Pour s’offrir un « temps de respiration » dans cet agenda overbooké, Samy Rio vient d’accepter une mission de recherche, subventionnée par le ministère de la Culture, sur le parc naturel des Cévennes. Il s’agit cette fois de mener un projet de revalorisation des châtaigniers cévenols, tombés en décrépitude. « L’idée est de reconnecter et de créer tout un écosystème de valorisation locale des bois et de ses dérivés. Cela passera par exemple par la création de colles, encore très polluantes dans la filière, à partir de tanin du châtaignier. Travailler dans ma région m’inspire ! »

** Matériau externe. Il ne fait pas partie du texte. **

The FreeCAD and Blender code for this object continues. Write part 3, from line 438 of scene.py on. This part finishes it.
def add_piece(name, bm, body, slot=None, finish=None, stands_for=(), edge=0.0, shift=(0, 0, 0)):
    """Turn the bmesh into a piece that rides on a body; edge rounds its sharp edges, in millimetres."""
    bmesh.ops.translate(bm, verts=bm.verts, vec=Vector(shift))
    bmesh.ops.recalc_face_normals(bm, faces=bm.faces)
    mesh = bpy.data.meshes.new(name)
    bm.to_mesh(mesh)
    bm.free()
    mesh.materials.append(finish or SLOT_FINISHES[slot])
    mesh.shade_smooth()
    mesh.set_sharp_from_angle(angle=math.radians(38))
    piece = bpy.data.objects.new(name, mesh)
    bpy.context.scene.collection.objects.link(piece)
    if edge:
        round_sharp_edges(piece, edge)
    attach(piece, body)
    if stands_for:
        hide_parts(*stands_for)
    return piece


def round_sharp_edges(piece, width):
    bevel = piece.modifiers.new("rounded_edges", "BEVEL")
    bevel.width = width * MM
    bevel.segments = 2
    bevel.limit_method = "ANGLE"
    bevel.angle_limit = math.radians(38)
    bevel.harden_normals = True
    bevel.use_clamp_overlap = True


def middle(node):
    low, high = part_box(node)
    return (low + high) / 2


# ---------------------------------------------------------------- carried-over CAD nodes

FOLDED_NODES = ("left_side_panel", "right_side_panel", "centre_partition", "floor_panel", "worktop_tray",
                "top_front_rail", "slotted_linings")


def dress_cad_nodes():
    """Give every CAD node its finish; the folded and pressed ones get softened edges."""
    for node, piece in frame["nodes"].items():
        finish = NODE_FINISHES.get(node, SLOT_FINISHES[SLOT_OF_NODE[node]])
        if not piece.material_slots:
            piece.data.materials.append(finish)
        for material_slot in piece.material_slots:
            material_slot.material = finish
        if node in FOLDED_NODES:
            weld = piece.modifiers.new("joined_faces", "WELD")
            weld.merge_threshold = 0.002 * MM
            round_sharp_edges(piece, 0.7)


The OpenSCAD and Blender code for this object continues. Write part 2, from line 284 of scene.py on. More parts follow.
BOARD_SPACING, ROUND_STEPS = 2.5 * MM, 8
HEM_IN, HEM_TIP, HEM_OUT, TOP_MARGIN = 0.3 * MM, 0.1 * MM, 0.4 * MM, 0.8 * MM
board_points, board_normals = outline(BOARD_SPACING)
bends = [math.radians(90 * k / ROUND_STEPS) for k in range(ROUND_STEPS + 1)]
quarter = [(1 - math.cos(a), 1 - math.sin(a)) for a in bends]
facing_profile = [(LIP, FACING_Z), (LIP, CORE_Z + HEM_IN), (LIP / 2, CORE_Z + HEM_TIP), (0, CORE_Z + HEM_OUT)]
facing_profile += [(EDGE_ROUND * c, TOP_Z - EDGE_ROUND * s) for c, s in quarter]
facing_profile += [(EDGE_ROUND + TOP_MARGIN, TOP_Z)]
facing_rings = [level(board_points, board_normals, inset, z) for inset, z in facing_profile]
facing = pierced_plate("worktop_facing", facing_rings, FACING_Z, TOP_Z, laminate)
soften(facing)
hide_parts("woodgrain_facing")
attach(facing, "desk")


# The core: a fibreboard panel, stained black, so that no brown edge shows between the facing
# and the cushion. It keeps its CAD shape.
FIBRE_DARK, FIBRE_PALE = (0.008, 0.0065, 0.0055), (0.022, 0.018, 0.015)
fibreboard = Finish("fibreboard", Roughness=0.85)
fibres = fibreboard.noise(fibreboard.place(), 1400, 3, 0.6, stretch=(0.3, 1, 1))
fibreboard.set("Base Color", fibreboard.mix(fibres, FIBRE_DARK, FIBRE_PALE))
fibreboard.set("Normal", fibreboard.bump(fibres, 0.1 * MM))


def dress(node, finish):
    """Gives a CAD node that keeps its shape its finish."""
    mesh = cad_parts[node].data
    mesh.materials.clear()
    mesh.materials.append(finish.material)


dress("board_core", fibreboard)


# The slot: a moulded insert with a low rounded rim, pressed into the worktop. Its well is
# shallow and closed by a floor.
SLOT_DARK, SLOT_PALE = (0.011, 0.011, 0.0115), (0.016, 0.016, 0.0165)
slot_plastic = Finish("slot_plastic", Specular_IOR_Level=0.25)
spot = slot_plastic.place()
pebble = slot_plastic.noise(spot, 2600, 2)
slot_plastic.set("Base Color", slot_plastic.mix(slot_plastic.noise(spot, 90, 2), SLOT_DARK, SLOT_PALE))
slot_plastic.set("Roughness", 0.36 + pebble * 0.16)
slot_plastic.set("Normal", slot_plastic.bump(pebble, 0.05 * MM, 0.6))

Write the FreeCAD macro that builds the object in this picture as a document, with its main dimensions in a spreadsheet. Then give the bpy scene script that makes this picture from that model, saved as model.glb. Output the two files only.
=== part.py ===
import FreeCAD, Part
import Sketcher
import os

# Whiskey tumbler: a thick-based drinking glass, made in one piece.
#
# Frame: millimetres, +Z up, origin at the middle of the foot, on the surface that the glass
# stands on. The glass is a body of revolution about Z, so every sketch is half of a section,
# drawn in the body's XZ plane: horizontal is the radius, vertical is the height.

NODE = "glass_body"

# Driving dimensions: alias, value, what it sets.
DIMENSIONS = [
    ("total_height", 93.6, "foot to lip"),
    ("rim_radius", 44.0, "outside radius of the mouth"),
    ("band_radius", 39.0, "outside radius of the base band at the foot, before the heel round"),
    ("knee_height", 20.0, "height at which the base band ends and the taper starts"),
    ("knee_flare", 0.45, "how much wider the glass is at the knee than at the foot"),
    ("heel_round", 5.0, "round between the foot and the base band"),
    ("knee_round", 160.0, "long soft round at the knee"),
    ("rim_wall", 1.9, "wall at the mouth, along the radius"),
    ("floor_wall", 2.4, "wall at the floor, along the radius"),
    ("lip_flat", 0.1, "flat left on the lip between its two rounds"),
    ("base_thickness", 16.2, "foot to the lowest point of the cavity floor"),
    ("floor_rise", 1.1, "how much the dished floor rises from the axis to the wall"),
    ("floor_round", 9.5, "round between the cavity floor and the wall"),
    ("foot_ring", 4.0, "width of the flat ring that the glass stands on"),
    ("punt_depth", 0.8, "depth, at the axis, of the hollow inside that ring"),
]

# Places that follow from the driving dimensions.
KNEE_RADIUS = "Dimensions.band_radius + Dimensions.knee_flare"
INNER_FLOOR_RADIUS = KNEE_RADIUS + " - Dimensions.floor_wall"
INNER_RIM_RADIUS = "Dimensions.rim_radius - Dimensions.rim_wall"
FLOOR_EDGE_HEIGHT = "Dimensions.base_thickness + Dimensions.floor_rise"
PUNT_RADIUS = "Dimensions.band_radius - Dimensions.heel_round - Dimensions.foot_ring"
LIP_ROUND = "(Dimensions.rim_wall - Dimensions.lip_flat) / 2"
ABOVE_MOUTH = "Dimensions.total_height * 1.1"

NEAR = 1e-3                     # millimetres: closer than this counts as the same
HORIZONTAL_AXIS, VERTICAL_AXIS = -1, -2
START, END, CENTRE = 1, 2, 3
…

Une actu bien chargée, donc. Ah, on oubliait : depuis un an, le designer autoproduit en petite série des pièces (luminaires, bancs…) à destination des architectes d’intérieur ou des restaurateurs. Il vient de sortir son premier objet industriel, en collaboration avec l’éditeur Petite Friture. Alliant durabilité, fonctionnalité et esthétisme, Quasar, petite lampe nomade en aluminium anodisé, est le parfait prolongement de la profonde réflexion engagée par le designer sur les matériaux. Quasar ou étoile brillante. Tout est dit.